* EXERCISE *
Every record must be repeated exactly, with no omission.

## START SUPPLIED MATERIAL

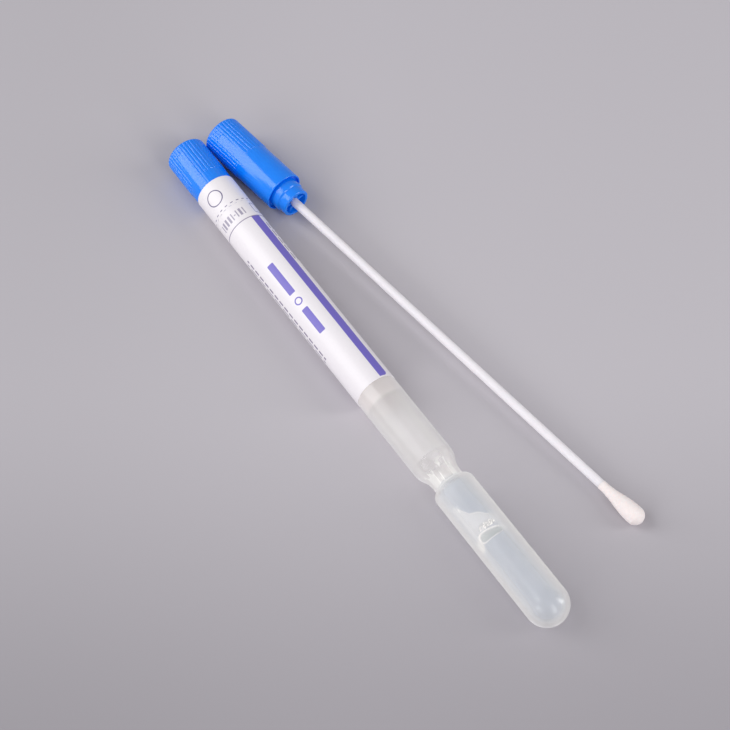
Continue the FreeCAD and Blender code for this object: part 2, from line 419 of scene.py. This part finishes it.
makeFloor()
makeWorld()
makeLamps()
makeCamera()
bpy.context.scene.view_settings.view_transform = "Standard"
print("stage, lamps and camera made")


# Tube

tubeSizes = {"radius": 6.0, "wall": 1.2, "length": 154.0, "rim": 0.25, "steps": 128,
             "neckRadius": 4.4, "neckStart": 97.8, "neckBend": 6.8, "neckLand": 1.7,
             "shoulderInner": 0.6, "shoulderOuter": 2.0}


def bendDegrees(drop, firstBend, secondBend):
    return math.degrees(math.acos(1 - drop / (firstBend + secondBend)))


def chamberMoves(inset):
    # from the neck's lower end round the shoulder to the end on the axis
    drop = tubeSizes["radius"] - tubeSizes["neckRadius"]
    inner, outer = tubeSizes["shoulderInner"], tubeSizes["shoulderOuter"]
    turn = bendDegrees(drop, inner, outer)
    neckEnd = neckNarrow() + tubeSizes["neckLand"]
    chamberStart = neckEnd + (inner + outer) * math.sin(math.radians(turn))
    ballCentre = tubeSizes["length"] - tubeSizes["radius"]
    return [(neckEnd, tubeSizes["neckRadius"] - inset),
            (neckEnd, tubeSizes["neckRadius"] + inner, -turn, 8),
            (chamberStart, tubeSizes["radius"] - outer, turn, 8),
            (ballCentre, tubeSizes["radius"] - inset),
            (ballCentre, 0, 90, 20)]


def neckNarrow():
    drop = tubeSizes["radius"] - tubeSizes["neckRadius"]
    turn = bendDegrees(drop, tubeSizes["neckBend"], tubeSizes["neckBend"])
    return tubeSizes["neckStart"] + 2 * tubeSizes["neckBend"] * math.sin(math.radians(turn))


def wallMoves(inset):
    bend, start = tubeSizes["neckBend"], tubeSizes["neckStart"]
    turn = bendDegrees(tubeSizes["radius"] - tubeSizes["neckRadius"], bend, bend)
    return [(start, tubeSizes["radius"] - inset),
            (start, tubeSizes["radius"] - bend, turn, 8),
            (neckNarrow(), tubeSizes["neckRadius"] + bend, -turn, 8)] + chamberMoves(inset)


# how pale and how cloudy the wall is, from the mouth to the round end: x, then the colour with its haze; the
# pink tint just past the label's foot is painted light glowing through the label
tubeMilkAndPaintedGlow = [(71.5, (0.88, 0.82, 0.81, 0.75)), (76.2, (0.88, 0.83, 0.82, 0.70)),
            (77.2, (0.785, 0.765, 0.755, 0.45)), (97.5, (0.785, 0.765, 0.755, 0.45)),
            (98.2, (0.77, 0.74, 0.735, 0.35)), (101.0, (0.84, 0.81, 0.80, 0.35)),
            (102.5, (0.92, 0.89, 0.86, 0.38)), (106.0, (0.92, 0.89, 0.86, 0.38)),
            (109.0, (1.0, 0.985, 0.955, 0.22))]
tubeLooks = {"slant": (0.1, 0.72), "edgeHaze": 0.95, "behindHaze": 0.15, "lampHaze": 0.08,
             "streakFrom": (98.5, 101.5), "streakTo": (107.5, 106.0),
             "paintedHighlightColour": (0.96, 0.95, 0.92, 1), "streakHaze": 0.8,
             "upperGloss": 0.42, "chamberGloss": 0.22, "endGloss": 1.0,
             "chamberFrom": (105.0, 110.0), "endFrom": (145.0, 149.0)}


def makeTubeMaterial():
    looks = tubeLooks
    material, tree, shader = newMaterial("milkyTube")
    place = seatedCoordinates(tree, onTube)
    grain = useGroup(tree, mouldGrain, Place=place)
    along = vectorNode(tree, "DOT_PRODUCT", place, (1, 0, 0), output=1)
    milkAndGlow = rampNode(tree, rangeNode(tree, along, 0, tubeSizes["length"]),
                    [(x / tubeSizes["length"], tone) for x, tone in tubeMilkAndPaintedGlow])
    # painted highlight streaks along the neck, drawn lengthwise
    drawn = noiseNode(tree, vectorNode(tree, "MULTIPLY", place, (0.1, 1, 1)), 0.6, 2)
    inNeck = mathNode(tree, "MULTIPLY", rangeNode(tree, along, *looks["streakFrom"]),
                      rangeNode(tree, along, *looks["streakTo"]))
    paintedHighlights = mathNode(tree, "MULTIPLY", rangeNode(tree, drawn, 0.5, 0.6), inNeck)
    worn = mixColour(tree, grain["Mottle"], (0.97, 0.97, 0.97, 1), (1, 1, 1, 1))
    plain = mixColour(tree, 1.0, milkAndGlow["Color"], worn, blend="MULTIPLY")
    feed(tree, mixColour(tree, paintedHighlights, plain, looks["paintedHighlightColour"]), shader.inputs["Base Color"])
    feed(tree, fromNoise(tree, grain["Polish"], 0.14, 0.2), shader.inputs["Roughness"])
    # the wall is cloudier where it is seen at a slant, and its far side adds little
    share = rangeNode(tree, slantNode(tree), *looks["slant"])
    gain = mathNode(tree, "SUBTRACT", looks["edgeHaze"], milkAndGlow["Alpha"])
    alpha = mathNode(tree, "MULTIPLY_ADD", share, gain, milkAndGlow["Alpha"])
    alpha = mathNode(tree, "MAXIMUM", alpha, mathNode(tree, "MULTIPLY", paintedHighlights, looks["streakHaze"]))
    behind = tree.nodes.new("ShaderNodeNewGeometry").outputs["Backfacing"]
    alpha = mathNode(tree, "MULTIPLY", alpha, rangeNode(tree, behind, 0, 1, 1, looks["behindHaze"]))
    feed(tree, clearToLamps(tree, alpha, looks["lampHaze"]), shader.inputs["Alpha"])
    upper = rangeNode(tree, along, *looks["chamberFrom"], looks["upperGloss"], looks["chamberGloss"])
    end = rangeNode(tree, along, *looks["endFrom"], looks["chamberGloss"], looks["endGloss"])
    outside = rangeNode(tree, behind, 0, 1, 1, 0)
    gloss = mathNode(tree, "MULTIPLY", mathNode(tree, "MAXIMUM", upper, end), outside)
    feed(tree, gloss, shader.inputs["Coat Weight"])
    setInputs(shader, {"Transmission Weight": 0.22, "IOR": 1.1, "Coat Roughness": 0.18, "Coat IOR": 2.2,
                       "Sheen Weight": 1.0, "Sheen Roughness": 0.5})
    return material


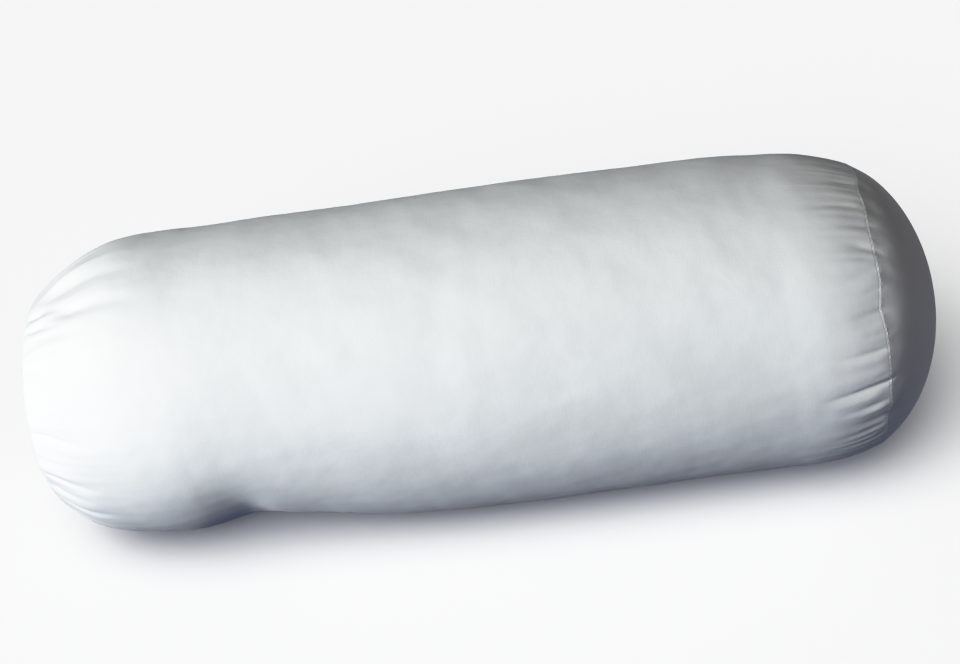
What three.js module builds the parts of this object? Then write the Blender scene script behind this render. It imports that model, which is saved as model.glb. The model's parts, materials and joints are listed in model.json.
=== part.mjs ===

## END SUPPLIED MATERIAL

* CORRECT ANSWER *
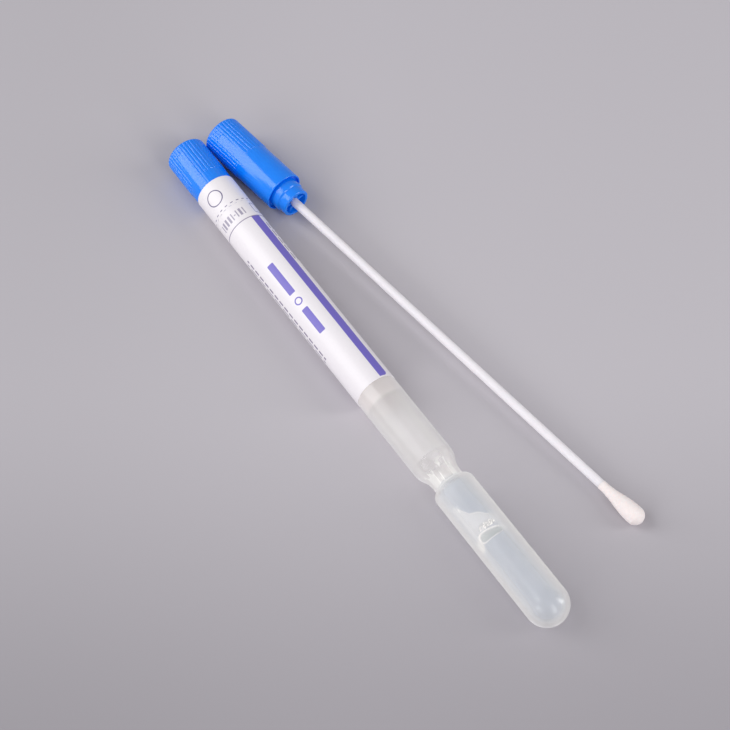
Continue the FreeCAD and Blender code for this object: part 2, from line 419 of scene.py. This part finishes it.
makeFloor()
makeWorld()
makeLamps()
makeCamera()
bpy.context.scene.view_settings.view_transform = "Standard"
print("stage, lamps and camera made")


# Tube

tubeSizes = {"radius": 6.0, "wall": 1.2, "length": 154.0, "rim": 0.25, "steps": 128,
             "neckRadius": 4.4, "neckStart": 97.8, "neckBend": 6.8, "neckLand": 1.7,
             "shoulderInner": 0.6, "shoulderOuter": 2.0}


def bendDegrees(drop, firstBend, secondBend):
    return math.degrees(math.acos(1 - drop / (firstBend + secondBend)))


def chamberMoves(inset):
    # from the neck's lower end round the shoulder to the end on the axis
    drop = tubeSizes["radius"] - tubeSizes["neckRadius"]
    inner, outer = tubeSizes["shoulderInner"], tubeSizes["shoulderOuter"]
    turn = bendDegrees(drop, inner, outer)
    neckEnd = neckNarrow() + tubeSizes["neckLand"]
    chamberStart = neckEnd + (inner + outer) * math.sin(math.radians(turn))
    ballCentre = tubeSizes["length"] - tubeSizes["radius"]
    return [(neckEnd, tubeSizes["neckRadius"] - inset),
            (neckEnd, tubeSizes["neckRadius"] + inner, -turn, 8),
            (chamberStart, tubeSizes["radius"] - outer, turn, 8),
            (ballCentre, tubeSizes["radius"] - inset),
            (ballCentre, 0, 90, 20)]


def neckNarrow():
    drop = tubeSizes["radius"] - tubeSizes["neckRadius"]
    turn = bendDegrees(drop, tubeSizes["neckBend"], tubeSizes["neckBend"])
    return tubeSizes["neckStart"] + 2 * tubeSizes["neckBend"] * math.sin(math.radians(turn))


def wallMoves(inset):
    bend, start = tubeSizes["neckBend"], tubeSizes["neckStart"]
    turn = bendDegrees(tubeSizes["radius"] - tubeSizes["neckRadius"], bend, bend)
    return [(start, tubeSizes["radius"] - inset),
            (start, tubeSizes["radius"] - bend, turn, 8),
            (neckNarrow(), tubeSizes["neckRadius"] + bend, -turn, 8)] + chamberMoves(inset)


# how pale and how cloudy the wall is, from the mouth to the round end: x, then the colour with its haze; the
# pink tint just past the label's foot is painted light glowing through the label
tubeMilkAndPaintedGlow = [(71.5, (0.88, 0.82, 0.81, 0.75)), (76.2, (0.88, 0.83, 0.82, 0.70)),
            (77.2, (0.785, 0.765, 0.755, 0.45)), (97.5, (0.785, 0.765, 0.755, 0.45)),
            (98.2, (0.77, 0.74, 0.735, 0.35)), (101.0, (0.84, 0.81, 0.80, 0.35)),
            (102.5, (0.92, 0.89, 0.86, 0.38)), (106.0, (0.92, 0.89, 0.86, 0.38)),
            (109.0, (1.0, 0.985, 0.955, 0.22))]
tubeLooks = {"slant": (0.1, 0.72), "edgeHaze": 0.95, "behindHaze": 0.15, "lampHaze": 0.08,
             "streakFrom": (98.5, 101.5), "streakTo": (107.5, 106.0),
             "paintedHighlightColour": (0.96, 0.95, 0.92, 1), "streakHaze": 0.8,
             "upperGloss": 0.42, "chamberGloss": 0.22, "endGloss": 1.0,
             "chamberFrom": (105.0, 110.0), "endFrom": (145.0, 149.0)}


def makeTubeMaterial():
    looks = tubeLooks
    material, tree, shader = newMaterial("milkyTube")
    place = seatedCoordinates(tree, onTube)
    grain = useGroup(tree, mouldGrain, Place=place)
    along = vectorNode(tree, "DOT_PRODUCT", place, (1, 0, 0), output=1)
    milkAndGlow = rampNode(tree, rangeNode(tree, along, 0, tubeSizes["length"]),
                    [(x / tubeSizes["length"], tone) for x, tone in tubeMilkAndPaintedGlow])
    # painted highlight streaks along the neck, drawn lengthwise
    drawn = noiseNode(tree, vectorNode(tree, "MULTIPLY", place, (0.1, 1, 1)), 0.6, 2)
    inNeck = mathNode(tree, "MULTIPLY", rangeNode(tree, along, *looks["streakFrom"]),
                      rangeNode(tree, along, *looks["streakTo"]))
    paintedHighlights = mathNode(tree, "MULTIPLY", rangeNode(tree, drawn, 0.5, 0.6), inNeck)
    worn = mixColour(tree, grain["Mottle"], (0.97, 0.97, 0.97, 1), (1, 1, 1, 1))
    plain = mixColour(tree, 1.0, milkAndGlow["Color"], worn, blend="MULTIPLY")
    feed(tree, mixColour(tree, paintedHighlights, plain, looks["paintedHighlightColour"]), shader.inputs["Base Color"])
    feed(tree, fromNoise(tree, grain["Polish"], 0.14, 0.2), shader.inputs["Roughness"])
    # the wall is cloudier where it is seen at a slant, and its far side adds little
    share = rangeNode(tree, slantNode(tree), *looks["slant"])
    gain = mathNode(tree, "SUBTRACT", looks["edgeHaze"], milkAndGlow["Alpha"])
    alpha = mathNode(tree, "MULTIPLY_ADD", share, gain, milkAndGlow["Alpha"])
    alpha = mathNode(tree, "MAXIMUM", alpha, mathNode(tree, "MULTIPLY", paintedHighlights, looks["streakHaze"]))
    behind = tree.nodes.new("ShaderNodeNewGeometry").outputs["Backfacing"]
    alpha = mathNode(tree, "MULTIPLY", alpha, rangeNode(tree, behind, 0, 1, 1, looks["behindHaze"]))
    feed(tree, clearToLamps(tree, alpha, looks["lampHaze"]), shader.inputs["Alpha"])
    upper = rangeNode(tree, along, *looks["chamberFrom"], looks["upperGloss"], looks["chamberGloss"])
    end = rangeNode(tree, along, *looks["endFrom"], looks["chamberGloss"], looks["endGloss"])
    outside = rangeNode(tree, behind, 0, 1, 1, 0)
    gloss = mathNode(tree, "MULTIPLY", mathNode(tree, "MAXIMUM", upper, end), outside)
    feed(tree, gloss, shader.inputs["Coat Weight"])
    setInputs(shader, {"Transmission Weight": 0.22, "IOR": 1.1, "Coat Roughness": 0.18, "Coat IOR": 2.2,
                       "Sheen Weight": 1.0, "Sheen Roughness": 0.5})
    return material


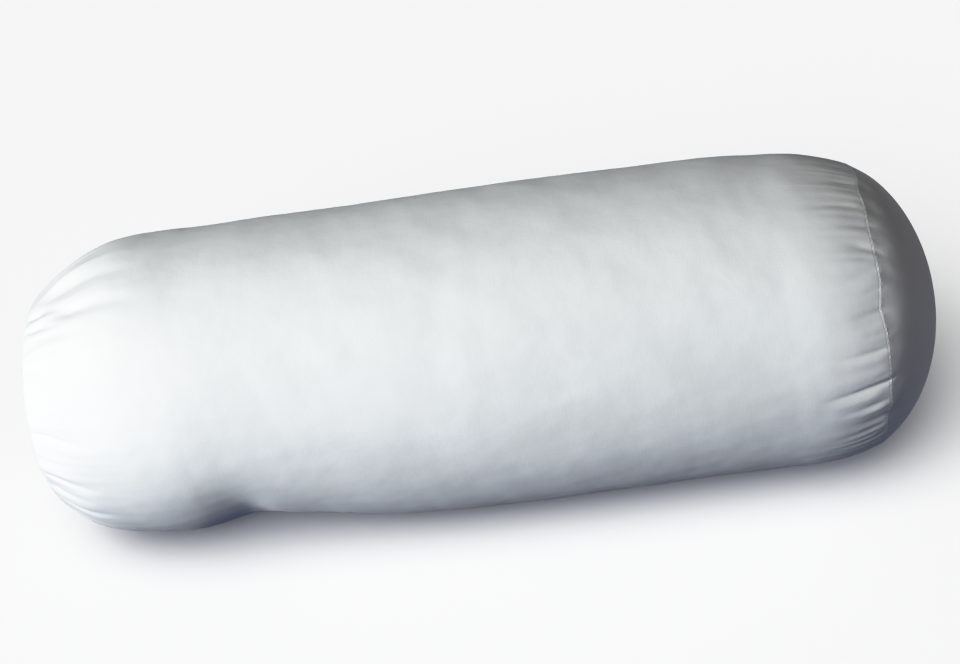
What three.js module builds the parts of this object? Then write the Blender scene script behind this render. It imports that model, which is saved as model.glb. The model's parts, materials and joints are listed in model.json.
=== part.mjs ===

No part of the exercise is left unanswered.